- Introduction>
In semiconductor spintronics, electron spin rather than charge is the key
property. We are studying on several spin-related devices using spin-orbit
interaction. We have experimentally confirmed that the spin-orbit interaction
in a semiconductor two-dimensional electron gas channel can be controlled
by a gate voltage. This is the first step towards the creation of functional
spin devices such as a spin field effect transistor, a spin filter, and
a spin interference device.
- Gate control of spin-orbit interaction
It is well known that an external magnetic field lifts spin degeneracy. Even without an external magnetic field, an electric field perpendicular to the 2DEG yields an effective magnetic field for moving electrons.
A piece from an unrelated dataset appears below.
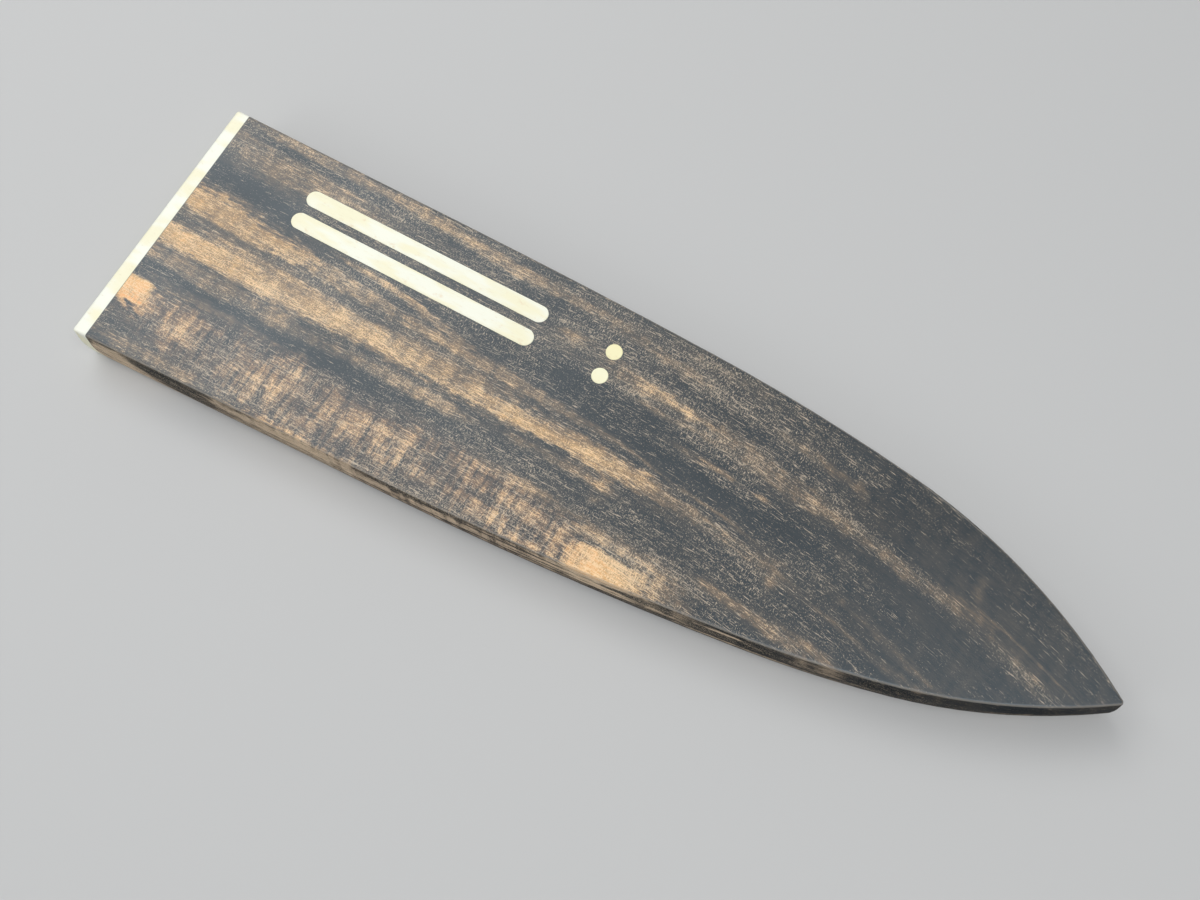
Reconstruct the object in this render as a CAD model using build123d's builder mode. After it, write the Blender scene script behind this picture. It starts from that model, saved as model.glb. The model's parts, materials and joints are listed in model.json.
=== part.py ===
"""A wooden guard for the blade of a kitchen knife.

Two dark slabs are routed out on their inner faces and glued together, so that they hold a flat blade
space between them. A pale cap closes the end grain round the blade slot. Two pale bars and two pale dots
are let into the top face, and four disc magnets in the walls of the blade space hold the blade.

The mouth of the guard faces -X, its point faces +X, the blade's spine lies at -Y and its cutting edge
at +Y. The origin is under the middle of the guard, on the surface that the guard rests on. Lengths are
in millimetres.
"""

import os
from math import cos, radians, tan

from build123d import *

# Outside of the guard
point_length = 228.0
mouth_width = 64.0
thickness = 12.0
spine_taper = 2.97
point_radius = 1.2

# Where the outline bends: along the length from the mouth, and across the width from the middle
edge_side_shares = [(0.272, 0.5), (0.546, 0.485), (0.758, 0.418)]
spine_straight_share = 0.355
spine_side_shares = [(0.699, -0.315), (0.829, -0.22)]
point_share = 0.07

# Sides of the guard: upright on both sides of the glue line, then leaning in to the faces
upright_height = 1.5
side_lean = 6.5
shoulder_radius = 15.0
top_arris_radius = 0.6
bottom_arris_radius = 1.1

# Blade space
side_wall = 6.0
rout_depth = 2.2
cutter_radius = 3.0

# Mouth cap
cap_thickness = 3.6
cap_arris_radius = 0.7
slot_lead_in = 0.4

# Bars and dots let into the top face
bar_length = 62.5
bar_width = 4.0
bar_depth = 1.6
bar_start = 27.2
row_inset = 11.275
row_spacing = 6.15
dot_diameter = 3.6
dot_depth = 2.0
dot_distance = 106.2
inlay_clearance = 0.06

# Magnets in the walls of the blade space
magnet_diameter = 6.0
magnet_thickness = 1.5
magnet_clearance = 0.1
magnet_distances = {"rear": 32.0, "front": 78.0}
magnet_inset = 9.0

# How far a cut or a blank runs past what it has to clear
overrun = 5.0

# Heights of the glue line and of the blade space's floor and roof
glue_line = thickness / 2
space_floor = glue_line - rout_depth
space_roof = glue_line + rout_depth


def outline(mouth_x):
    """The widest outline with a sharp point, from a mouth at mouth_x; the guard's own mouth is at zero."""
    half_width = mouth_width / 2
    rise = tan(radians(spine_taper))
    point = (point_length, point_share * mouth_width)
    edge_bends = [(along * point_length, across * mouth_width) for along, across in edge_side_shares]
    straight_length = spine_straight_share * point_length
    spine_bend = (straight_length, straight_length * rise - half_width)
    spine_bends = [(along * point_length, across * mouth_width) for along, across in spine_side_shares]
    mouth_edge = (mouth_x, half_width)
    mouth_spine = (mouth_x, mouth_x * rise - half_width)
    with BuildSketch() as face:
        with BuildLine():
            belly = Line(mouth_edge, edge_bends[0])
            for bend in [*edge_bends[1:], point]:
                belly = TangentArc(belly @ 1, bend, tangent=belly % 1)
            back = Line(mouth_spine, spine_bend)
            for bend in [*spine_bends, point]:
                back = TangentArc(back @ 1, bend, tangent=back % 1)
            Line(mouth_edge, mouth_spine)
        make_face()
    return face.sketch


# The outline runs past the mouth, where the finished body is cut square
with BuildSketch() as body_outline:
    add(outline(-overrun))
    fillet(body_outline.vertices().sort_by(Axis.X)[-1], radius=point_radius)

# The blade space follows the outline, a wall's width inside it, and runs out through the mouth
with BuildSketch() as blade_outline:
    add(outline(-side_wall - overrun))
    offset(amount=-side_wall, kind=Kind.INTERSECTION, mode=Mode.REPLACE)
    fillet(blade_outline.vertices().sort_by(Axis.X)[-1], radius=cutter_radius)

# The floor that the guard rests on, seen from under the middle of its mouth
overall_length = body_outline.sketch.bounding_box().max.X
ground = Plane(origin=(-overall_length / 2, 0, 0))
mouth_face = Plane(origin=ground.origin, x_dir=(0, 1, 0), z_dir=(1, 0, 0))
cap_joint = mouth_face.offset(cap_thickness)

# The outside of the glued guard before it is parted into its pieces
with BuildPart() as blank:
    with BuildSketch(ground):
        add(body_outline.sketch)
    extrude(amount=thickness)
    lean_height = glue_line - upright_height
    lean_inset = lean_height * tan(radians(side_lean))
    for end in (-1, 0):
        face = blank.faces().sort_by(Axis.Z)[end]
        chamfer(face.edges(), length=lean_inset, length2=lean_height, reference=face)
    fillet(blank.faces().sort_by(Axis.Z)[-1].edges(), radius=top_arris_radius)
    fillet(blank.faces().sort_by(Axis.Z)[0].edges(), radius=bottom_arris_radius)
    shoulder_reach = upright_height + lean_height / 2
    level_edges = blank.edges().filter_by(Plane.XY)
    shoulders = level_edges.filter_by(lambda edge: abs(edge.center().Z - glue_line) < shoulder_reach)
    fillet(shoulders, radius=shoulder_radius)
    split(bisect_by=mouth_face, keep=Keep.TOP)

# Places of the bars, dots and magnets, measured from under the middle of the mouth; the rows of bars and
# dots keep their distance from the edge side
edge_side_row = mouth_width / 2 - row_inset
rows = {"edge_side": edge_side_row, "spine_side": edge_side_row - row_spacing}
bar_centres = {row: (bar_start + bar_length / 2, across) for row, across in rows.items()}
dot_centres = {row: (dot_distance, across) for row, across in rows.items()}
magnet_centres = {}
for place, along in magnet_distances.items():
    spine_wall = along * tan(radians(spine_taper)) - mouth_width / 2 + side_wall / cos(radians(spine_taper))
    magnet_centres[place] = (along, spine_wall + magnet_inset)

with BuildPart() as top_half:
    add(blank.part)
    split(bisect_by=ground.offset(glue_line), keep=Keep.TOP)
    split(bisect_by=cap_joint, keep=Keep.TOP)
    with BuildSketch(ground.offset(glue_line)):
        add(blade_outline.sketch)
    extrude(amount=rout_depth, mode=Mode.SUBTRACT)
    with BuildSketch(ground.offset(thickness)):
        with Locations(*bar_centres.values()):
            SlotOverall(bar_length + 2 * inlay_clearance, bar_width + 2 * inlay_clearance)
    extrude(amount=-bar_depth, mode=Mode.SUBTRACT)
    with BuildSketch(ground.offset(thickness)):
        with Locations(*dot_centres.values()):
            Circle(dot_diameter / 2 + inlay_clearance)
    extrude(amount=-dot_depth, mode=Mode.SUBTRACT)
    with BuildSketch(ground.offset(space_roof)):
        with Locations(*magnet_centres.values()):
            Circle(magnet_diameter / 2 + magnet_clearance)
    extrude(amount=magnet_thickness, mode=Mode.SUBTRACT)

with BuildPart() as bottom_half:
    add(blank.part)
    split(bisect_by=ground.offset(glue_line), keep=Keep.BOTTOM)
    split(bisect_by=cap_joint, keep=Keep.TOP)
    with BuildSketch(ground.offset(space_floor)):
        add(blade_outline.sketch)
    extrude(amount=rout_depth, mode=Mode.SUBTRACT)
    with BuildSketch(ground.offset(space_floor)):
        with Locations(*magnet_centres.values()):
            Circle(magnet_diameter / 2 + magnet_clearance)
    extrude(amount=-magnet_thickness, mode=Mode.SUBTRACT)

with BuildPart() as mouth_cap:
    add(blank.part)
    split(bisect_by=cap_joint, keep=Keep.BOTTOM)
    fillet(mouth_cap.faces().sort_by(Axis.X)[0].edges(), radius=cap_arris_radius)
    with BuildSketch(ground.offset(space_floor)):
        add(blade_outline.sketch)
    extrude(amount=space_roof - space_floor, mode=Mode.SUBTRACT)
    chamfer(mouth_cap.faces().sort_by(Axis.X)[0].inner_wires()[0].edges(), length=slot_lead_in)


def bar(centre):
    """One bar with half-round ends, standing on the floor of its pocket and flush with the top face."""
    with BuildPart() as piece:
        with BuildSketch(ground.offset(thickness - bar_depth)):
            with Locations(centre):
                SlotOverall(bar_length, bar_width)
        extrude(amount=bar_depth)
    return piece.part


def dot(centre):
    """One round plug, flush with the top face."""
    with BuildPart() as piece:
        with BuildSketch(ground.offset(thickness - dot_depth)):
            with Locations(centre):
                Circle(dot_diameter / 2)
        extrude(amount=dot_depth)
    return piece.part


def magnet(centre, base):
    """One disc magnet, from its lower face at the height base."""
    with BuildPart() as piece:
        with BuildSketch(ground.offset(base)):
            with Locations(centre):
                Circle(magnet_diameter / 2)
        extrude(amount=magnet_thickness)
    return piece.part


pieces = {"top_half": top_half.part, "bottom_half": bottom_half.part, "mouth_cap": mouth_cap.part}
for row in rows:
    pieces[f"{row}_bar"] = bar(bar_centres[row])
    pieces[f"{row}_dot"] = dot(dot_centres[row])
for place, centre in magnet_centres.items():
    pieces[f"top_{place}_magnet"] = magnet(centre, space_roof)
    pieces[f"bottom_{place}_magnet"] = magnet(centre, space_floor - magnet_thickness)

os.makedirs("parts", exist_ok=True)
for name, piece in pieces.items():
    piece.label = name
    export_step(piece, f"parts/{name}.step")
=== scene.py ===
import json
from math import radians

import bpy
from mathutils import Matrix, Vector


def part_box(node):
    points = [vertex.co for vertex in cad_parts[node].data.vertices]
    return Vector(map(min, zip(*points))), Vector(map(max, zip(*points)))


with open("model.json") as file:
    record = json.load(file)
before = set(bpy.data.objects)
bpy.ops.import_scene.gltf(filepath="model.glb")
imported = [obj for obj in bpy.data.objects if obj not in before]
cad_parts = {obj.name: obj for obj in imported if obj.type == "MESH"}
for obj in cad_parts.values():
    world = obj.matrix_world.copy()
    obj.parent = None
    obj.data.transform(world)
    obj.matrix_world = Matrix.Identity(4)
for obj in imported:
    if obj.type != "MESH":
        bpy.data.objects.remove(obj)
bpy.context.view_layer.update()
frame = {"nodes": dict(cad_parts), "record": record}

# Lengths below are in millimetres, in the guard's own frame: +X to the point, +Y to the cutting-edge
# side, +Z up.
MILLIMETRE = 0.001
PER_METRE = 1000.0

# The picture that the camera takes, and the camera's place and its turn in degrees
PICTURE_WIDTH = 1200
FOCAL_PIXELS = 1269.0
SENSOR_WIDTH = 36.0
CAMERA_PLACE = (53.0, -67.7, 259.1)
CAMERA_TURN = (18.94, 2.60, 29.92)

# Sizes of the guard that the finishes follow
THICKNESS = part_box("top_half")[1].z * PER_METRE
GLUE_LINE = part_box("top_half")[0].z * PER_METRE
CAP_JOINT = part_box("mouth_cap")[1].x * PER_METRE

# The room between the bars and the dots, along the guard, and between the two rows, across it
BARS_TO_DOTS = (-19.0, -13.0)
BETWEEN_ROWS = (16.0, 19.0)

# The dark lines of glue: at the first distance from the joint still dark, at the second gone
SLAB_GLUE_EDGES = (0.03, 0.10)
CAP_GLUE_EDGES = (0.04, 0.16)

# How the grain runs: straight from the mouth, then falling away towards the spine side
BEND_START = -3.0
GRAIN_BEND = 0.00167
LAYER_TILT = 1.7

# How deep the figure of a flat face reaches, and where the curly stretch of the spine side lies
FACE_TONE_DEPTH = 2.4 * GLUE_LINE
CURL_CENTRE = (-50.0, -20.5, THICKNESS)
CURL_REACH = (66.0, 9.0, 40.0)

# How tone becomes the colour of the dark wood, from nearly black to orange
WOOD_TONES = [
    (0.0, (0.008, 0.011, 0.014)),
    (0.15, (0.018, 0.022, 0.026)),
    (0.31, (0.062, 0.053, 0.044)),
    (0.46, (0.155, 0.108, 0.070)),
    (0.62, (0.262, 0.164, 0.083)),
    (0.78, (0.405, 0.240, 0.101)),
    (0.92, (0.630, 0.350, 0.122)),
    (1.0, (0.790, 0.415, 0.134)),
]

# Other colours of the dark wood, and the tint of the light that its oiled surface throws back
CURL_TINT = (1.06, 0.95, 0.93)
COOL_SPECK = (0.68, 0.55, 0.40)
WARM_SPECK = (0.95, 0.67, 0.38)
GREY_SIDE = (0.76, 0.63, 0.48)
GREY_SIDE_PORES = (0.42, 0.33, 0.24)
# The paler colour of the arrises: a painted highlight along the edges, with a little rub
ARRIS_HIGHLIGHT_AND_RUB = (0.34, 0.31, 0.27)
DARK_GLUE = (0.006, 0.005, 0.004)
OILED_SHEEN = (0.82, 0.93, 1.0)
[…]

The possibility of gate control of the spin-orbit interaction was discussed in the early 1990s. However, there has been no clear experimental evidence of such controllability until we experimentally verified gate-voltage control of spin-orbit interaction in InGaAs/InAlAs heterostructures. The spin-orbit interaction parameter has since been obtained from the beating pattern in the Shubnikov-de Haas (SdH) oscillations. The dominant mechanism governing the change in the spin-orbit interaction parameter is the Rashba spin-orbit interaction. A weak anti-localization analysis has also shown that the spin-orbit interaction can be controlled by the gate voltage.
Reference
"Gate control of spin-orbit interaction in an inverted InGaAs/InAlAs heterostructure"
J. Nitta, T. Akazaki, H. Takayanagi, and T. Enoki
Phys. Rev. Lett., 78, 1335 (1997).
"Rashba spin-orbit coupling probed by the weak antilocalization analysis
in InAlAs/InGaAs/InAlAs quantum wells as a function of quantum well asymmetry"
T. Koga, J. Nitta, T. Akazaki, and H. Takayanagi
Phys. Rev. Lett., 89, 046801 (2002).